Gore told the Council that these “visiting scholars” include such people as faculty from other universities doing sabbatical work at MSU, visiting researchers, and members of MSU’s Visiting International Professionals Program. Some have family members who come with them.
It has been challenging, according to Gore, to find housing for these individuals because landlords have not been interested in doing shorter-term leases, and these scholars typically stay only between a few weeks and nine months. If MSU strikes a deal with Convexity, the university might obtain a long-term “master lease” to rent hundreds of apartments for the people the university wants to house.
Gore indicated the university is also potentially interested in eventually trying to provide some kind of retirement housing options near the university. He spoke favorably of the Kendal system, not-for-profit retirement communities that are purposely connected to vibrant universities and colleges.
He said the university would also like to see more upscale residential condo-type options for wealthier alumni who visit the university 30-40 times a year for events, including games.

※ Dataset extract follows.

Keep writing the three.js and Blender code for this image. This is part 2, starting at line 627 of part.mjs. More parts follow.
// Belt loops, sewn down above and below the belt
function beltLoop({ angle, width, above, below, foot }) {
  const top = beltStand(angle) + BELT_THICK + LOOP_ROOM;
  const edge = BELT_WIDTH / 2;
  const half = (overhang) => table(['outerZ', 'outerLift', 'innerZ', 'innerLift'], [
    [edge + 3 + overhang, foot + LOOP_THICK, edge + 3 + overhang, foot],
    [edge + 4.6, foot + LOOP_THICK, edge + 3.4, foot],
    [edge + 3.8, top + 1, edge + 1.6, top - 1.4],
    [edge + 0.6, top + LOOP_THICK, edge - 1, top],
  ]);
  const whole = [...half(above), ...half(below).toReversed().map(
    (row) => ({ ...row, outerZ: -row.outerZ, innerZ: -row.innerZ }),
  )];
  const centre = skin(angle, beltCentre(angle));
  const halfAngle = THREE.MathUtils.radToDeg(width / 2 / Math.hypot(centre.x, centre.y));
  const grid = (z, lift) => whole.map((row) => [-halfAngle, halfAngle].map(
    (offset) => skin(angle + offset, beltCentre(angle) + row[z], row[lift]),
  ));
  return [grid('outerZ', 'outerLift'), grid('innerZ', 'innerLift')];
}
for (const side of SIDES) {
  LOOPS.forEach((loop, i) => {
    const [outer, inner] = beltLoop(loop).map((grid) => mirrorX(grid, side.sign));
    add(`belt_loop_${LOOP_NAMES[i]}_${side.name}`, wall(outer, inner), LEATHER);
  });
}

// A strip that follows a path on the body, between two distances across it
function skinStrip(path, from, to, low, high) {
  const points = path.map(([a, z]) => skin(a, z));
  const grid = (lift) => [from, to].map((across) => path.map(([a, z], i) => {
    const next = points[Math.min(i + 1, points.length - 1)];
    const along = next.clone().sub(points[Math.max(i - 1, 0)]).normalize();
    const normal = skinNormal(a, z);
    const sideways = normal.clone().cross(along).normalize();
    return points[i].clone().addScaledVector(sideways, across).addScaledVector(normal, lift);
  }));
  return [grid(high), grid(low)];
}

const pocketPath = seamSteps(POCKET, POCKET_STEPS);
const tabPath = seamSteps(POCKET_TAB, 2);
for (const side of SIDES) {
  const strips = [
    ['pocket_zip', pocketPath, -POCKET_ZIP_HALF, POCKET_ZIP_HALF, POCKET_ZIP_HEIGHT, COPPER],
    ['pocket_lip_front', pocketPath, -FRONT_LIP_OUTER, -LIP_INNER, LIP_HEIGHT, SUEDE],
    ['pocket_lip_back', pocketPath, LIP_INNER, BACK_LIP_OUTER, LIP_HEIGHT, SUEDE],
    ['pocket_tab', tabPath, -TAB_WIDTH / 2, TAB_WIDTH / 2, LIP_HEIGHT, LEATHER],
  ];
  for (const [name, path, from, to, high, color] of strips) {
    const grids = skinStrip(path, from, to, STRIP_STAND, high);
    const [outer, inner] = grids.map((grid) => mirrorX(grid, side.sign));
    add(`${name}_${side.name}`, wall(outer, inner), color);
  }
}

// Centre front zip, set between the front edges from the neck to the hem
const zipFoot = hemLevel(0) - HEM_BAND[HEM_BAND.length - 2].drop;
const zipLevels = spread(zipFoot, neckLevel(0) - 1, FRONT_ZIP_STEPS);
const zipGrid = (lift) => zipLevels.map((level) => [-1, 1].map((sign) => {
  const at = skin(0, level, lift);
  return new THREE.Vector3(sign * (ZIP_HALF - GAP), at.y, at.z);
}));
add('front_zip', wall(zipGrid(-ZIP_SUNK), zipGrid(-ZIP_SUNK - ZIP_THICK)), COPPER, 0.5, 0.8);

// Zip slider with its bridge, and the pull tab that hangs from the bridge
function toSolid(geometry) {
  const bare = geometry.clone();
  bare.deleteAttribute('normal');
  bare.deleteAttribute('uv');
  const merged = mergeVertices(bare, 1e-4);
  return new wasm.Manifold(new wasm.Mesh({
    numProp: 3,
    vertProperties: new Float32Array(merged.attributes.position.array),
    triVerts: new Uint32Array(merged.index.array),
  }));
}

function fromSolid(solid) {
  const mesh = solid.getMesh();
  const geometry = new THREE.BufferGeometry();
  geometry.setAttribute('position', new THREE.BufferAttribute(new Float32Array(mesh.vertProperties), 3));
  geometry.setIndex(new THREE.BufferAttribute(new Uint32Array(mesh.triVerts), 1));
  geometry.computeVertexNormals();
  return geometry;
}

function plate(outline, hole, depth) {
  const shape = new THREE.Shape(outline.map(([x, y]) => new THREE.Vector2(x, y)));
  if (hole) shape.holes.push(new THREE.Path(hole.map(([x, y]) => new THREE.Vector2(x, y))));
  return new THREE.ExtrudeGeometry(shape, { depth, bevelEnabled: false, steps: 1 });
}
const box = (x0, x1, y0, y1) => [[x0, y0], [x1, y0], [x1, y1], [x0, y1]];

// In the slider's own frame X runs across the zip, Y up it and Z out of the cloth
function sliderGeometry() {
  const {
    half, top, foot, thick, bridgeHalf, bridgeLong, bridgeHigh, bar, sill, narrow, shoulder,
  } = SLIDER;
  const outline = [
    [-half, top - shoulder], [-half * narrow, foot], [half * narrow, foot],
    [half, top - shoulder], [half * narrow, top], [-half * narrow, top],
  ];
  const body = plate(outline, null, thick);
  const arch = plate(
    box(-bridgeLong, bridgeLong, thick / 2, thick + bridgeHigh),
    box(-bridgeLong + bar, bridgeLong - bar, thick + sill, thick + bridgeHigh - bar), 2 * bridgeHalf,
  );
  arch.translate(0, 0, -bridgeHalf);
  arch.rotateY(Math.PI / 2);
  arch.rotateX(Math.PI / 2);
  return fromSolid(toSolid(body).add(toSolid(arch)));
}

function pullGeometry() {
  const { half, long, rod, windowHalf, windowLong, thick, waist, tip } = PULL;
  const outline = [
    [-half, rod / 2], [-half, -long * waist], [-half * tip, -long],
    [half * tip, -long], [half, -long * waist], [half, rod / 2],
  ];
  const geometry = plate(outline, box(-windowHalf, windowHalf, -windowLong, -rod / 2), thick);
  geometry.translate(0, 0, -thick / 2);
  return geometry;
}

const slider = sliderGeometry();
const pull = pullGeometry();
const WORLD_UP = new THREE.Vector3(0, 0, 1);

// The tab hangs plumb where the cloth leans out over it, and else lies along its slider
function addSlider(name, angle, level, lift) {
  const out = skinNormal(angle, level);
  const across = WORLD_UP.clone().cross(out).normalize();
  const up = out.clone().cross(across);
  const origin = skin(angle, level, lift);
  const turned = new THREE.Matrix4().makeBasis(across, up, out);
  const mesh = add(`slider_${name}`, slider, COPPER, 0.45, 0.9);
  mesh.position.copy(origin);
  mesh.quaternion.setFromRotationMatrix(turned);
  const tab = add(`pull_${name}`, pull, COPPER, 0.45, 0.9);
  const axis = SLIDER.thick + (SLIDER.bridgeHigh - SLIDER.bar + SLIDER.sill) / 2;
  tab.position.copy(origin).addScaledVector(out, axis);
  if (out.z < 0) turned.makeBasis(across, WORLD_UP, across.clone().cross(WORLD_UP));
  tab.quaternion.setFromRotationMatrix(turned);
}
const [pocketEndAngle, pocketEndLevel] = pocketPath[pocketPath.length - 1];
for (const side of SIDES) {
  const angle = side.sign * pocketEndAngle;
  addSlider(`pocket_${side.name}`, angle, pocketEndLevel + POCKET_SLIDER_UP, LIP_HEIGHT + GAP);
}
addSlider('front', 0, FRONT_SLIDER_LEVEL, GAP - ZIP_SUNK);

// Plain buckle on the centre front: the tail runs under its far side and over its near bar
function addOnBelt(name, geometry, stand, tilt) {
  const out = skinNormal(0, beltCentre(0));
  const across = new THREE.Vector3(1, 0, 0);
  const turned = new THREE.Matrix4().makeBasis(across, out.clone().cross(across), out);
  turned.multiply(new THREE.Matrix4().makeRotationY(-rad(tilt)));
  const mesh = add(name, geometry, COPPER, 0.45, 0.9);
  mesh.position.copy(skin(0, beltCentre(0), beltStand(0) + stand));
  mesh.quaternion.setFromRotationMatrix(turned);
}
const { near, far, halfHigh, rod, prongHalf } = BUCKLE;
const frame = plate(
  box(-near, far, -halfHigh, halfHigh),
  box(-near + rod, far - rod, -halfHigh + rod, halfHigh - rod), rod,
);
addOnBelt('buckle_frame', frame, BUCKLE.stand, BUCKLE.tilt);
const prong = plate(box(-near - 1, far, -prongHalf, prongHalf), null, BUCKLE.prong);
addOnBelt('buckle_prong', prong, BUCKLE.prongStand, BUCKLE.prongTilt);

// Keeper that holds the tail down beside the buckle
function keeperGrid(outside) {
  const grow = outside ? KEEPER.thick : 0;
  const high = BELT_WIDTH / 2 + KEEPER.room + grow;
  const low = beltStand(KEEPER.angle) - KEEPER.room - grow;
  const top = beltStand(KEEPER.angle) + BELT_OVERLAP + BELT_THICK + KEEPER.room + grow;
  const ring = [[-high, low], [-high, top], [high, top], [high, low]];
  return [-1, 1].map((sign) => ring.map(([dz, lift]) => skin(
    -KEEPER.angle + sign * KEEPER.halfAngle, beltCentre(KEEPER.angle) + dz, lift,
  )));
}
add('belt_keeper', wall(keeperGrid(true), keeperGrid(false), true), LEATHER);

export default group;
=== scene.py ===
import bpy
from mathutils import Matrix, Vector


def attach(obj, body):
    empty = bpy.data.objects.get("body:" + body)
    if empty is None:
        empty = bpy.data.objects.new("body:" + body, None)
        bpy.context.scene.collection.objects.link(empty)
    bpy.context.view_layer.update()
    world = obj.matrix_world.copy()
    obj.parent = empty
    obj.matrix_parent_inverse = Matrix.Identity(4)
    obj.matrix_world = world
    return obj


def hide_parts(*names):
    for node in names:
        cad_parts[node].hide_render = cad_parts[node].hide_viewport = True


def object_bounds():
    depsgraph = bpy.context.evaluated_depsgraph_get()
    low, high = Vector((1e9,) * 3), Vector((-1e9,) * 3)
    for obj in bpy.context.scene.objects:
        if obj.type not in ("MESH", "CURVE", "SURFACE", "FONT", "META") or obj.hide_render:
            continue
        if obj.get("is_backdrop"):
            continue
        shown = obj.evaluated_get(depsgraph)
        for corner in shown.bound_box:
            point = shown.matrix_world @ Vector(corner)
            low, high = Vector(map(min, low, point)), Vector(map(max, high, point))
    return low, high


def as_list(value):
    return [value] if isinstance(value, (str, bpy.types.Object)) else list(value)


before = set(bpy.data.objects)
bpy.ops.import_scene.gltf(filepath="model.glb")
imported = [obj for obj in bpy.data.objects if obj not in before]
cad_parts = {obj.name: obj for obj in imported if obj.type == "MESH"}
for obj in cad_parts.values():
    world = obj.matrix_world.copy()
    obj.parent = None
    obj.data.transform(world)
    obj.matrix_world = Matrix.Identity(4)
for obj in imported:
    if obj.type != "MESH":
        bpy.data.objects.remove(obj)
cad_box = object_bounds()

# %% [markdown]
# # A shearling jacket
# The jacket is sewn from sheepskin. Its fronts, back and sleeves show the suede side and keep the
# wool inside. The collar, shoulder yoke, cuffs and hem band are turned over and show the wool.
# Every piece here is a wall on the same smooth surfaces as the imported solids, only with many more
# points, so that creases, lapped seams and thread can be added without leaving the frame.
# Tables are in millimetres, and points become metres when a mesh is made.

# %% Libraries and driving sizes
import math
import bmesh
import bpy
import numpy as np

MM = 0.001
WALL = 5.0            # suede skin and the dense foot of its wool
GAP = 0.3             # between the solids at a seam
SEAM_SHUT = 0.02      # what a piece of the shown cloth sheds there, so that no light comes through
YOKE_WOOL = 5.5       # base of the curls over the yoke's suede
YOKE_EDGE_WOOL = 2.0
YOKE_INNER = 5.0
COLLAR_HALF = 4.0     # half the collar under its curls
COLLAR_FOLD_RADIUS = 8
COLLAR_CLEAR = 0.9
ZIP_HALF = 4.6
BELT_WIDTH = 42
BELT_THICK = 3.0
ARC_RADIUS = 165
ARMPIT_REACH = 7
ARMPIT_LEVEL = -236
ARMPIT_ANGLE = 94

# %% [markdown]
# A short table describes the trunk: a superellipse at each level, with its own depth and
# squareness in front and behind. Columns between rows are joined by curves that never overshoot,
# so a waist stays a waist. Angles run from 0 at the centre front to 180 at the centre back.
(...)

Among the in-play initiatives at the university that will involve a need for more professional-type housing are the FRIB (Facility for Rare Isotope Beams), which Gore indicated would be “coming online” around 2021, and a capital campaign by the university to hire 100 new faculty members.

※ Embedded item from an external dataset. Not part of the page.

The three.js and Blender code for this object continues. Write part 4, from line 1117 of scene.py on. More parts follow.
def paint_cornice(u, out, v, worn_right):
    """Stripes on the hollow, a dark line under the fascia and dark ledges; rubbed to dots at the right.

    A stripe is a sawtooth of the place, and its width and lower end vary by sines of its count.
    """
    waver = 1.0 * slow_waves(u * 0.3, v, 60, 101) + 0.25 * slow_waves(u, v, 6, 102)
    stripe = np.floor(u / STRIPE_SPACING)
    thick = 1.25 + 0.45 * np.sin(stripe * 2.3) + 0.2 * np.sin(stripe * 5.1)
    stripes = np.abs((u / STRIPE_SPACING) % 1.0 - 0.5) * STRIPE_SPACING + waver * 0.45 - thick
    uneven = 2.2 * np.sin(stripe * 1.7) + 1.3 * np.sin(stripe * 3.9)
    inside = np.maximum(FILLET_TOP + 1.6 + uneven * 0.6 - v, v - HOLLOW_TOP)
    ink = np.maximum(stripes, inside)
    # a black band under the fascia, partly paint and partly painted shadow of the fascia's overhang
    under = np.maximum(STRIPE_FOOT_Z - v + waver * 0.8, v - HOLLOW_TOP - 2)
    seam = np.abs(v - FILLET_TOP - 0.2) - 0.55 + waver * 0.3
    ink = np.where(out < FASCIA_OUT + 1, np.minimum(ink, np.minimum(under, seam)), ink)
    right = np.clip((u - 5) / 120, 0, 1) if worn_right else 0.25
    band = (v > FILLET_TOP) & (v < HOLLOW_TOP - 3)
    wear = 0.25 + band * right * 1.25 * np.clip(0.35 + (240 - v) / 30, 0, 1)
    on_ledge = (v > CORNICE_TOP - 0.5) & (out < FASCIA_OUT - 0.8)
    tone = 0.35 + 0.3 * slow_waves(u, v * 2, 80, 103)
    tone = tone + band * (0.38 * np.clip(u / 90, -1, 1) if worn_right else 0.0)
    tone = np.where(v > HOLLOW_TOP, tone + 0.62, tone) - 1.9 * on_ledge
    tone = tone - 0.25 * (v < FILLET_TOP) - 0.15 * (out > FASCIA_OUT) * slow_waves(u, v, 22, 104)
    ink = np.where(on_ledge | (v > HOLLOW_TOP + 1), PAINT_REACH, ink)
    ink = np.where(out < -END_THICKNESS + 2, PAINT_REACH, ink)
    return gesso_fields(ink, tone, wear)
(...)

Asked by one neighborhood representative about what these 300-350 residents would want in short-term homes, Gore said that these individuals would typically seek “a sense of community, a place to go eat, to get groceries, to worship,” and to relax downtown, “especially on weekends, when they’re not in the labs.” He said this is a group comfortable with an urban lifestyle in which, if a car is needed, a person calls Uber or a cab or rents a Zip Car. He said especially, “They don’t want to hunt for an apartment.”
Gore asked the neighborhood representatives what kinds of amenities they thought would be of interest to the community, suggesting an urban grocery store and possibly a small film venue—two currently absent amenities of perpetual interest to residents who live in and near downtown.

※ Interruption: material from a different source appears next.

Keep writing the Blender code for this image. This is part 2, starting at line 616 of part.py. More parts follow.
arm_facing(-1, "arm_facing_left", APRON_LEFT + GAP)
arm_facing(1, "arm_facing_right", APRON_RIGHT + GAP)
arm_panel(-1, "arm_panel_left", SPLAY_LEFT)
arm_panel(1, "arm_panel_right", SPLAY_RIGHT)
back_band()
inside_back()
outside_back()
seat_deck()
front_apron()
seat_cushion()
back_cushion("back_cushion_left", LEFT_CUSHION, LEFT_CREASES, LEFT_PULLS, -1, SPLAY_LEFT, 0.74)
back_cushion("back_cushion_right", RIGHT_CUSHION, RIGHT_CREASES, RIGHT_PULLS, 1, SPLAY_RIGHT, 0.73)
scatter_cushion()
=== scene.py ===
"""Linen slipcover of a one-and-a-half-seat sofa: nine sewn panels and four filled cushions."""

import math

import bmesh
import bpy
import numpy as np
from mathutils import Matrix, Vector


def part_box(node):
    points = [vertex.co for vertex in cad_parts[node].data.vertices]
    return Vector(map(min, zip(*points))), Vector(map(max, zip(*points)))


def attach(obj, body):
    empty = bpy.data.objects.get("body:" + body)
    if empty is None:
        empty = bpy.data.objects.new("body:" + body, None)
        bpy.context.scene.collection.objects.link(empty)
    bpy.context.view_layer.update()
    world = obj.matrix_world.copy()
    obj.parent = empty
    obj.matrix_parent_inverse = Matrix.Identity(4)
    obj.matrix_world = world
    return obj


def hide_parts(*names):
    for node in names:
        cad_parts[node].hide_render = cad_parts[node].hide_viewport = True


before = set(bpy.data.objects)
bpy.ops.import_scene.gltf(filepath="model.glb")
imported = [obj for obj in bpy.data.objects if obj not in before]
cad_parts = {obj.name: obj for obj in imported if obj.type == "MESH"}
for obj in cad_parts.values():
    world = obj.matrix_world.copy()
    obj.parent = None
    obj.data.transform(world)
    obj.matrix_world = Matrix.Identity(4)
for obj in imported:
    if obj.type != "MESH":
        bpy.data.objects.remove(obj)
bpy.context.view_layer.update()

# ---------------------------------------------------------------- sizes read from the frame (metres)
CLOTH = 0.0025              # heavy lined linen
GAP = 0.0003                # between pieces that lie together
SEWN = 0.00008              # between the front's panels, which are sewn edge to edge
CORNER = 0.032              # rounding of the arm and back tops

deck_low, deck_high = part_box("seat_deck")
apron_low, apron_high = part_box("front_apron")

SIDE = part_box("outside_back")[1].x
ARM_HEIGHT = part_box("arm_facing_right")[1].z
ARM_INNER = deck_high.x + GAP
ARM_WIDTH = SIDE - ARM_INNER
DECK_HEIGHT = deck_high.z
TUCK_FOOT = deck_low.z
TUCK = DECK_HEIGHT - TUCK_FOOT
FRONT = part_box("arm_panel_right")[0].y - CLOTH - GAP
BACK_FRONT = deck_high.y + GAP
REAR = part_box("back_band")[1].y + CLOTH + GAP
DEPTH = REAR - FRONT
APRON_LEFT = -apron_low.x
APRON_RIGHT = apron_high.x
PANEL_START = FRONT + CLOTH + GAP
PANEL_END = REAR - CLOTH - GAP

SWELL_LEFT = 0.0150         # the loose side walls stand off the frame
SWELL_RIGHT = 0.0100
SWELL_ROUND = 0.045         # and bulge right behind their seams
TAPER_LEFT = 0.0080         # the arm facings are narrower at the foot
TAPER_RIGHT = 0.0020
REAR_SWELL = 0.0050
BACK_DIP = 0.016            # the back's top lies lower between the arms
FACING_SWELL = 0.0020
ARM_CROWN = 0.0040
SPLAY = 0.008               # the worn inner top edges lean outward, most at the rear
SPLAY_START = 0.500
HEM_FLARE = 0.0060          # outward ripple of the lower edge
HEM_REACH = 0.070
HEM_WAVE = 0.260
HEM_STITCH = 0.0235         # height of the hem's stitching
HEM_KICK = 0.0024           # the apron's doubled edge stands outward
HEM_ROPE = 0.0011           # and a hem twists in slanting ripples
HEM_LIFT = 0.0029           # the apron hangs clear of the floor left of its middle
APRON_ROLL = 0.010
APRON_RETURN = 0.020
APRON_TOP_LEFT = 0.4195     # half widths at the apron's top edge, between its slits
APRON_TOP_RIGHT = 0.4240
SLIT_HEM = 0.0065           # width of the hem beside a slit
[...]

Janet Lillie, MSU’s Assistant Vice President for Community Relations, said the university recognizes that “having a different population downtown” could significantly diversify retail options downtown, in terms of shopping and dining.
MSU is planning to provide what Gore called “a Trader Joe’s lite” kind of grocery store at the new 1855 development on Harrison Road across from the Breslin Center. (To be clear, this will not be a Trader Joe’s brand store.) Asked about whether the old Cherry Lane property might be used for providing this housing, Gore said that property is likely to be developed to house new academic science buildings.
Ray Vlasin of the Harrison Meadows Neighborhood Association and member of the Financial Health Team advised Gore that dealing with the City planning system can be unpredictable and frustrating. He said that often the City holds charrettes or other formal consultations with residents during planning, only to ignore down the line what residents suggested.
Vlasin also said that transportation planning for that area of downtown has been “woefully narrow” and that the area could be a significant problem if not planned well.
Asked by Chesterfield Hills Neighborhood Association member Mark Terry about what kind of timing MSU was looking at, Gore responded that he knew that Convexity had to get some kind of plan to the City on Monday or Tuesday in advance of next Tuesday’s Council meeting. At that meeting, Council will be discussing whether to order demolition of Convexity’s buildings, something that could risk a $10 million state tax credit. (Read more.)
Terry pointed out that a challenge to all this is the financing—the cost of the land and of major construction is high, which makes the profit margin a potential challenge for the developer, and thus also for the university. Gore effectively agreed, indicating how the finances would work is far from worked out.
Gore warned the neighborhood representatives that “this is a long and arduous process” and said “we’re at the beginning.”
Disclosure: Alice Dreger is a leader in the Oakwood Neighborhood.